## Requirements
Give the lines of the material verbatim, from the first line to the line with "WINDING_RADIUS + TAPE_THICK), post])", including both.

## The input

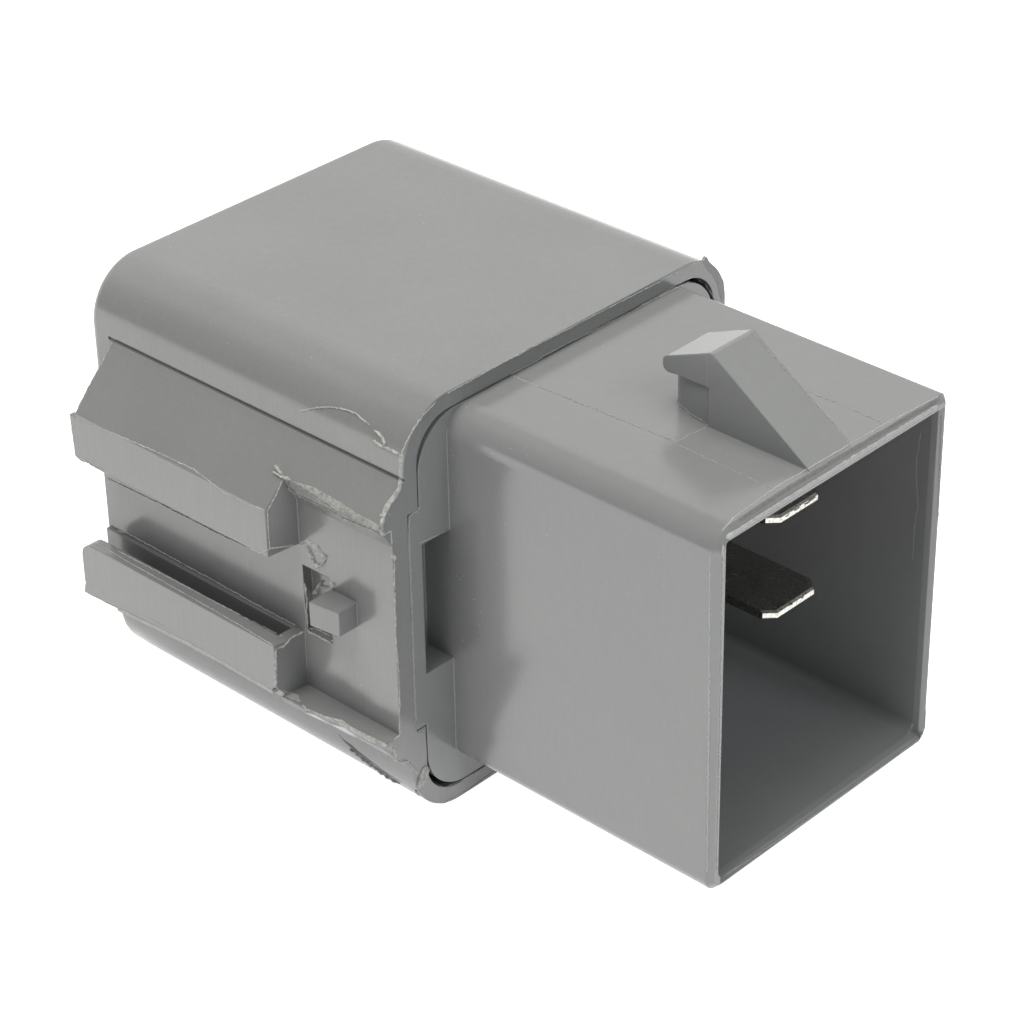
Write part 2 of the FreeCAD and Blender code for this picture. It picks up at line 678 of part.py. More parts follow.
def coil_bobbin():
    bore_radius = CORE_RADIUS + CORE_CLEARANCE
    tube = rod(BOBBIN_BACK, FOOT_BACK, COIL_Y, COIL_Z, bore_radius + BOBBIN_WALL)
    back = rod(BOBBIN_BACK, WINDING_BACK, COIL_Y, COIL_Z, BOBBIN_RADIUS)
    front = rod(WINDING_FRONT, FOOT_BACK, COIL_Y, COIL_Z, BOBBIN_RADIUS)
    return tube.fuse([back, front]).cut(rod(BOBBIN_BACK, FOOT_BACK, COIL_Y, COIL_Z, bore_radius))


def coil_winding():
    inner = CORE_RADIUS + CORE_CLEARANCE + BOBBIN_WALL
    ring = rod(WINDING_BACK, WINDING_FRONT, COIL_Y, COIL_Z, WINDING_RADIUS)
    return ring.cut(rod(WINDING_BACK, WINDING_FRONT, COIL_Y, COIL_Z, inner))


def winding_tape():
    ring = rod(WINDING_BACK, WINDING_FRONT, COIL_Y, COIL_Z, WINDING_RADIUS + TAPE_THICK)
    return ring.cut(rod(WINDING_BACK, WINDING_FRONT, COIL_Y, COIL_Z, WINDING_RADIUS))


def coil_lead(post_z, lean):
    """Straight wire from the wrapped winding to the flat of one coil post."""
    x = WINDING_FRONT - LEAD_BEHIND_FLANGE
    post_y = COIL_BLADE_Y + BLADE_THICK / 2
    start = Vector(x, post_y - OVERLAP, post_z)
    end = Vector(x, COIL_Y - WINDING_RADIUS / 2, post_z + lean)
    path = end - start
    wire = Part.makeCylinder(LEAD_RADIUS, path.Length, start, path)
    post = box(
        x - COIL_POST_WIDTH,
        x + COIL_POST_WIDTH,
        post_y - 2 * OVERLAP,
        post_y,
        post_z - COIL_POST_WIDTH,
        post_z + COIL_POST_WIDTH,
    )
    return wire.cut([rod(WINDING_BACK, WINDING_FRONT, COIL_Y, COIL_Z, WINDING_RADIUS + TAPE_THICK), post])


def suppression_resistor():
    y = COIL_BLADE_Y - BLADE_THICK / 2 - RESISTOR_LEAD_RADIUS
    x = -RESISTOR_BACK
    middle = (COIL_A_Z + COIL_B_Z) / 2
    bottom = COIL_A_Z - COIL_POST_WIDTH / 2
    top = COIL_B_Z + COIL_POST_WIDTH / 2
    lead = Part.makeCylinder(RESISTOR_LEAD_RADIUS, top - bottom, Vector(x, y, bottom))
    body = Part.makeCylinder(RESISTOR_RADIUS, RESISTOR_LENGTH, Vector(x, y, middle - RESISTOR_LENGTH / 2))
    body = body.makeChamfer(RESISTOR_END_BEVEL, [edge for edge in body.Edges if edge.Closed])
    return body.fuse(lead)


def rivet_places():
    return [(RIVET_Y, COIL_Z), (RIVET_Y - RIVET_SPACING, COIL_Z)]


def armature_plate():
    half = YOKE_HALF_WIDTH
    narrow = half - PRONG_WIDTH - PRONG_CLEARANCE
    near = COIL_Y - ARMATURE_REACH
    shoulder = HINGE_Y - PRONG_CLEARANCE
    outline = [
        (near, COIL_Z - half),
        (shoulder, COIL_Z - half),
        (shoulder, COIL_Z - narrow),
        (TAIL_END_Y, COIL_Z - narrow),
        (TAIL_END_Y, COIL_Z + narrow),
        (shoulder, COIL_Z + narrow),
        (shoulder, COIL_Z + half),
        (near, COIL_Z + half),
    ]
    plate = prism_x(outline, ARMATURE_BACK, HINGE_X)
    holes = [rod(ARMATURE_BACK, HINGE_X, y, z, RIVET_SHANK_RADIUS) for y, z in rivet_places()]
    holes.append(rod(ARMATURE_BACK, HINGE_X, SPRING_Y, COIL_Z, SPRING_HOLE_RADIUS))
    return plate.cut(holes)


def contact_leaf():
    near = COIL_Y - ARMATURE_REACH
    tip = CONTACT_Y - LEAF_TIP_EDGE
    outline = [
        (COIL_Y + LEAF_START, COIL_Z - LEAF_HALF_WIDTH),
        (COIL_Y + LEAF_START, COIL_Z + LEAF_HALF_WIDTH),
        (near, COIL_Z + LEAF_HALF_WIDTH),
        (CONTACT_Y + LEAF_TIP_EDGE, COIL_Z + LEAF_TIP_HALF_WIDTH),
        (tip, COIL_Z + LEAF_TIP_HALF_WIDTH),
        (tip, COIL_Z - LEAF_TIP_HALF_WIDTH),
        (CONTACT_Y + LEAF_TIP_EDGE, COIL_Z - LEAF_TIP_HALF_WIDTH),
        (near, COIL_Z - LEAF_HALF_WIDTH),
    ]
    leaf = prism_x(outline, LEAF_BACK, ARMATURE_BACK)
    holes = [rod(LEAF_BACK, ARMATURE_BACK, y, z, RIVET_SHANK_RADIUS) for y, z in rivet_places()]
    holes.append(rod(LEAF_BACK, ARMATURE_BACK, CONTACT_Y, COIL_Z, CONTACT_SHANK_RADIUS))
    return leaf.cut(holes)


def leaf_rivets():
    """Two separate rivets, head on the leaf and shank through the plate."""
    rivets = []
    for y, z in rivet_places():
        head = rod(LEAF_BACK - RIVET_HEAD, LEAF_BACK, y, z, RIVET_HEAD_RADIUS)
        head = head.makeChamfer(RIVET_HEAD_BEVEL, edges_in_plane_x(head, LEAF_BACK - RIVET_HEAD))
        rivets.append(head.fuse(rod(LEAF_BACK, HINGE_X, y, z, RIVET_SHANK_RADIUS)))
    return Part.makeCompound(rivets)


def moving_contact():
    head = rod(ARMATURE_BACK, MOVING_CONTACT_X, CONTACT_Y, COIL_Z, CONTACT_RADIUS)
    shank = rod(LEAF_BACK, ARMATURE_BACK, CONTACT_Y, COIL_Z, CONTACT_SHANK_RADIUS)
    tail = rod(LEAF_BACK - CONTACT_TAIL, LEAF_BACK, CONTACT_Y, COIL_Z, CONTACT_TAIL_RADIUS)
    return head.fuse([shank, tail])


def fixed_contact():
    tab_front = TAB_BACK + BLADE_THICK
    head = rod(FIXED_CONTACT_X, TAB_BACK, CONTACT_Y, COIL_Z, CONTACT_RADIUS)
    shank = rod(TAB_BACK, tab_front, CONTACT_Y, COIL_Z, CONTACT_SHANK_RADIUS)
    tail = rod(tab_front, tab_front + CONTACT_TAIL, CONTACT_Y, COIL_Z, CONTACT_TAIL_RADIUS)
    return head.fuse([shank, tail])


def back_stop():
    near = STOP_Y - BLADE_THICK / 2
    far = STOP_Y + BLADE_THICK / 2
    back = STOP_FACE_X - BLADE_THICK
    strip = box(back, HEADER_BACK + STOP_ANCHOR, near, far, STOP_BOTTOM, STOP_BOTTOM + STOP_WIDTH)
    pad_far = CONTACT_Y + CONTACT_TAIL_RADIUS
    pad = box(back, STOP_FACE_X, near, pad_far, STOP_BOTTOM, COIL_Z + STOP_PAD_ABOVE_CONTACT)
    return strip.fuse(pad)


def return_spring():
    """Coil of fine wire on the armature's tail, with a straight leg and a button at each end."""
    lug_front = -LUG_BACK + LUG_THICK
    tail_button = ARMATURE_BACK - TAIL_TRAVEL - CONTACT_PLAY
    start_x = (-LUG_BACK + HINGE_X) / 2 - SPRING_PITCH * SPRING_TURNS / 2
    axis_points = [Vector(tail_button, SPRING_Y, COIL_Z), Vector(start_x, SPRING_Y, COIL_Z)]
    steps = round(SPRING_TURNS * SPRING_STEPS_A_TURN)
    for step in range(steps + 1):
        angle = 2 * math.pi * step / SPRING_STEPS_A_TURN
        x = start_x + SPRING_PITCH * step / SPRING_STEPS_A_TURN
        y = SPRING_Y + SPRING_RADIUS * math.sin(angle)
        axis_points.append(Vector(x, y, COIL_Z - SPRING_RADIUS * math.cos(angle)))
    axis_points.append(Vector(start_x + SPRING_PITCH * SPRING_TURNS, SPRING_Y, COIL_Z))
    axis_points.append(Vector(lug_front, SPRING_Y, COIL_Z))
    section = []
    for corner in range(7):
        angle = math.pi * corner / 3
        y = SPRING_Y + SPRING_WIRE_RADIUS * math.cos(angle)
        section.append(Vector(tail_button, y, COIL_Z + SPRING_WIRE_RADIUS * math.sin(angle)))
    sharp_corners = 1
    wire = Part.makePolygon(axis_points).makePipeShell([Part.makePolygon(section)], True, False, sharp_corners)
    wire = wire.fuse(rod(tail_button - SPRING_BUTTON, tail_button, SPRING_Y, COIL_Z, SPRING_BUTTON_RADIUS))
    return wire.fuse(rod(lug_front, lug_front + SPRING_BUTTON, SPRING_Y, COIL_Z, SPRING_BUTTON_RADIUS))


terminals = {
    "terminal_common": terminal_common(),
    "terminal_load": terminal_load(),
    "terminal_coil_a": coil_terminal(COIL_A_Z),
    "terminal_coil_b": coil_terminal(COIL_B_Z),
    "back_stop": back_stop(),
}
pieces = dict(terminals)
pieces.update(
    {
        "cover_case": cover_case(),
        "base_header": base_header(list(terminals.values())),
        "yoke_frame": yoke_frame(),
        "core_pin": core_pin(),
        "coil_bobbin": coil_bobbin(),
        "coil_winding": coil_winding(),
        "winding_tape": winding_tape(),
        "coil_lead_a": coil_lead(COIL_A_Z, 0),
        "coil_lead_b": coil_lead(COIL_B_Z, COIL_Z - COIL_B_Z),
        "suppression_resistor": suppression_resistor(),
        "armature_plate": armature_plate(),
        "contact_leaf": contact_leaf(),
        "leaf_rivets": leaf_rivets(),
        "moving_contact": moving_contact(),
        "fixed_contact": fixed_contact(),
        "return_spring": return_spring(),
    }
)

os.makedirs("parts", exist_ok=True)
for name, shape in pieces.items():
    solid = shape.removeSplitter()
    solid.translate(Vector(ORIGIN_BEHIND_RIM, 0, 0))
    solid.exportStep("parts/" + name + ".step")
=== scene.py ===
import math
import random

import bmesh
import bpy
from mathutils import Matrix, Vector, noise
from mathutils.bvhtree import BVHTree


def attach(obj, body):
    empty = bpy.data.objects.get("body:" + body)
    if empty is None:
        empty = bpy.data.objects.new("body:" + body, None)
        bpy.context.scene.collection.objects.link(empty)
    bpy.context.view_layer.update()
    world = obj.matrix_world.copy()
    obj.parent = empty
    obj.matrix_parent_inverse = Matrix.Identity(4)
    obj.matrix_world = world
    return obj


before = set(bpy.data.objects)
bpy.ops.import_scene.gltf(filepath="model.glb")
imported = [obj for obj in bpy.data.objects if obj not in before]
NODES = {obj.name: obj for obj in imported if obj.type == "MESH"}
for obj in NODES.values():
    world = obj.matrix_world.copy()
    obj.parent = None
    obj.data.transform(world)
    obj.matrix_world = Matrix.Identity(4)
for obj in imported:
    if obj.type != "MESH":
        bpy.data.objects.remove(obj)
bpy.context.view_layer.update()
MM = 0.001

# The photograph's camera, in the part's frame, with its angles in degrees.
IMAGE_SIDE = 1020
CAMERA_PLACE = Vector((171.22, -167.51, 162.784)) * MM
CAMERA_AZIMUTH = 46.29
CAMERA_ELEVATION = 31.737
CAMERA_ROLL = -1.05
LENS = 111.41
SENSOR = 36.0
FOCAL = LENS / SENSOR * IMAGE_SIDE

# Light, backdrop and floor, in metres.
AMBIENT = 0.15
ROOM_COLOUR = (0.88, 0.94, 1, 1)
WHITE = (1, 1, 1, 1)
BACKDROP_DIRECTION = (-0.69, 0.72, 0)
BACKDROP_SIDE = (0.1, 0.35)
BACKDROP_HEIGHT = (0.7, 0.85)
FLOOR_HALF_SIDE = 3.0
PAPER_COLOUR = (0.9, 0.9, 0.9, 1)
PAPER_ROUGHNESS = 0.9
FLOOR_LIFT = 1.0
LAMP_TARGET = Vector((0, 0, 0))
LAMPS = {
    "overhead": {"place": (0, 0, 0.9), "size": 0.7, "power": 2.3, "colour": (1, 0.975, 0.78)},
    "key": {"place": (-0.05, -0.35, 0.85), "size": 0.45, "power": 3.5, "colour": (1, 0.988, 0.98)},
    "side": {"place": (0.65, 0, 0.65), "size": 0.5, "power": 1.7, "colour": (0.92, 0.965, 1)},
}

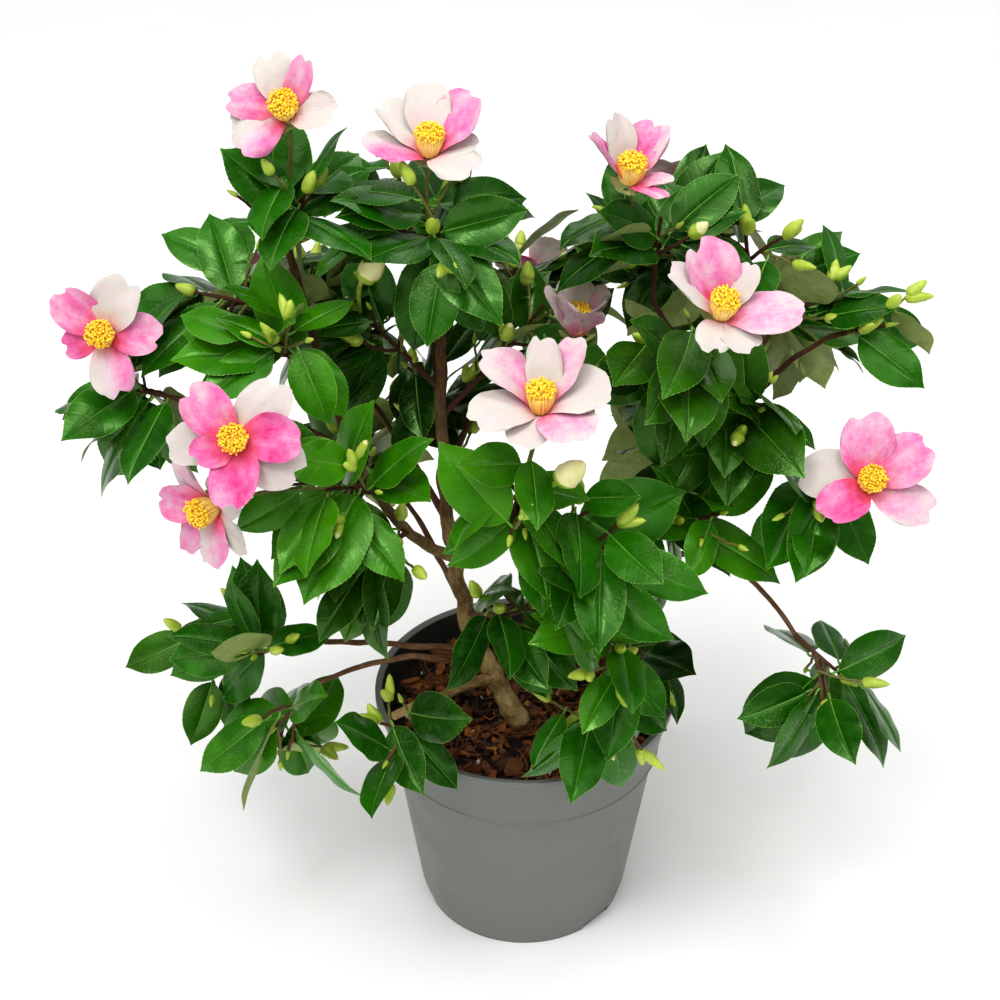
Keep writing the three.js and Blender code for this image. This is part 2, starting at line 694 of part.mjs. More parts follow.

## Answer
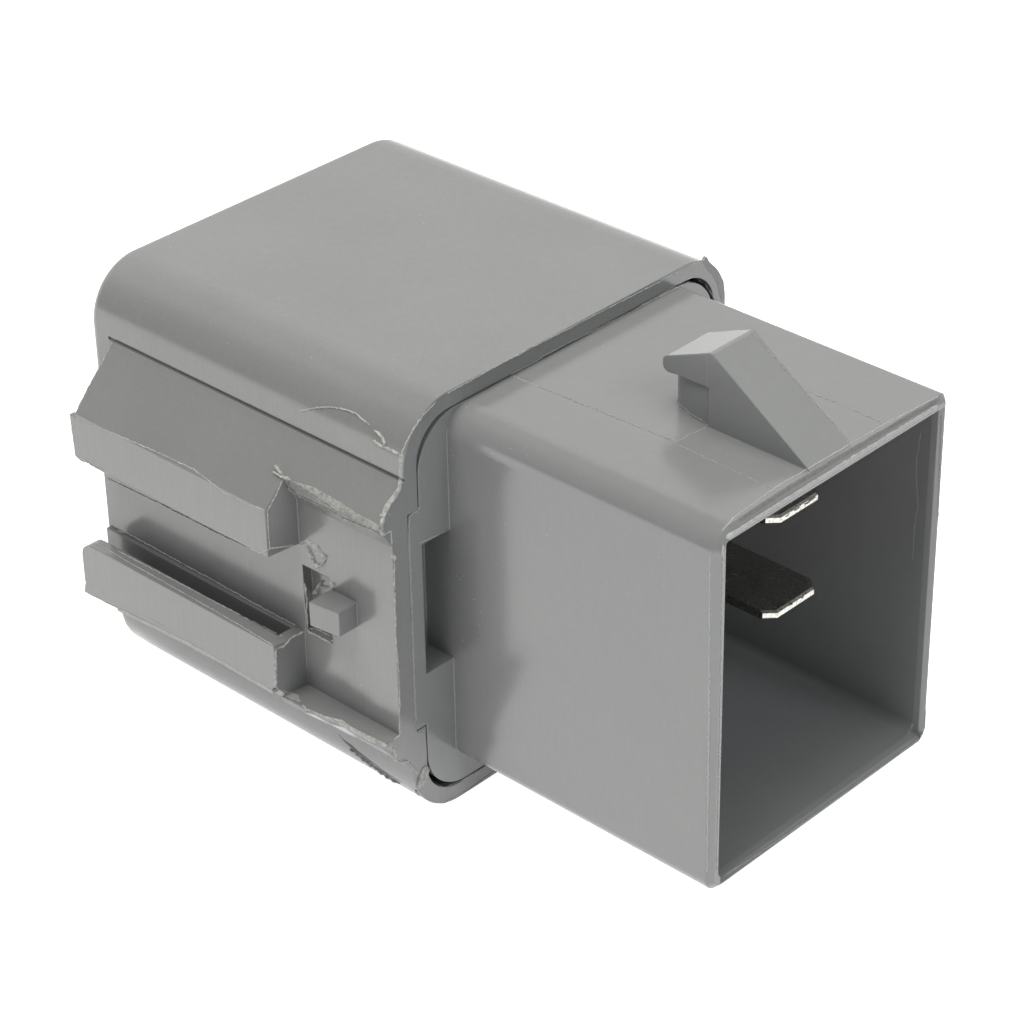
Write part 2 of the FreeCAD and Blender code for this picture. It picks up at line 678 of part.py. More parts follow.
def coil_bobbin():
    bore_radius = CORE_RADIUS + CORE_CLEARANCE
    tube = rod(BOBBIN_BACK, FOOT_BACK, COIL_Y, COIL_Z, bore_radius + BOBBIN_WALL)
    back = rod(BOBBIN_BACK, WINDING_BACK, COIL_Y, COIL_Z, BOBBIN_RADIUS)
    front = rod(WINDING_FRONT, FOOT_BACK, COIL_Y, COIL_Z, BOBBIN_RADIUS)
    return tube.fuse([back, front]).cut(rod(BOBBIN_BACK, FOOT_BACK, COIL_Y, COIL_Z, bore_radius))


def coil_winding():
    inner = CORE_RADIUS + CORE_CLEARANCE + BOBBIN_WALL
    ring = rod(WINDING_BACK, WINDING_FRONT, COIL_Y, COIL_Z, WINDING_RADIUS)
    return ring.cut(rod(WINDING_BACK, WINDING_FRONT, COIL_Y, COIL_Z, inner))


def winding_tape():
    ring = rod(WINDING_BACK, WINDING_FRONT, COIL_Y, COIL_Z, WINDING_RADIUS + TAPE_THICK)
    return ring.cut(rod(WINDING_BACK, WINDING_FRONT, COIL_Y, COIL_Z, WINDING_RADIUS))


def coil_lead(post_z, lean):
    """Straight wire from the wrapped winding to the flat of one coil post."""
    x = WINDING_FRONT - LEAD_BEHIND_FLANGE
    post_y = COIL_BLADE_Y + BLADE_THICK / 2
    start = Vector(x, post_y - OVERLAP, post_z)
    end = Vector(x, COIL_Y - WINDING_RADIUS / 2, post_z + lean)
    path = end - start
    wire = Part.makeCylinder(LEAD_RADIUS, path.Length, start, path)
    post = box(
        x - COIL_POST_WIDTH,
        x + COIL_POST_WIDTH,
        post_y - 2 * OVERLAP,
        post_y,
        post_z - COIL_POST_WIDTH,
        post_z + COIL_POST_WIDTH,
    )
    return wire.cut([rod(WINDING_BACK, WINDING_FRONT, COIL_Y, COIL_Z, WINDING_RADIUS + TAPE_THICK), post])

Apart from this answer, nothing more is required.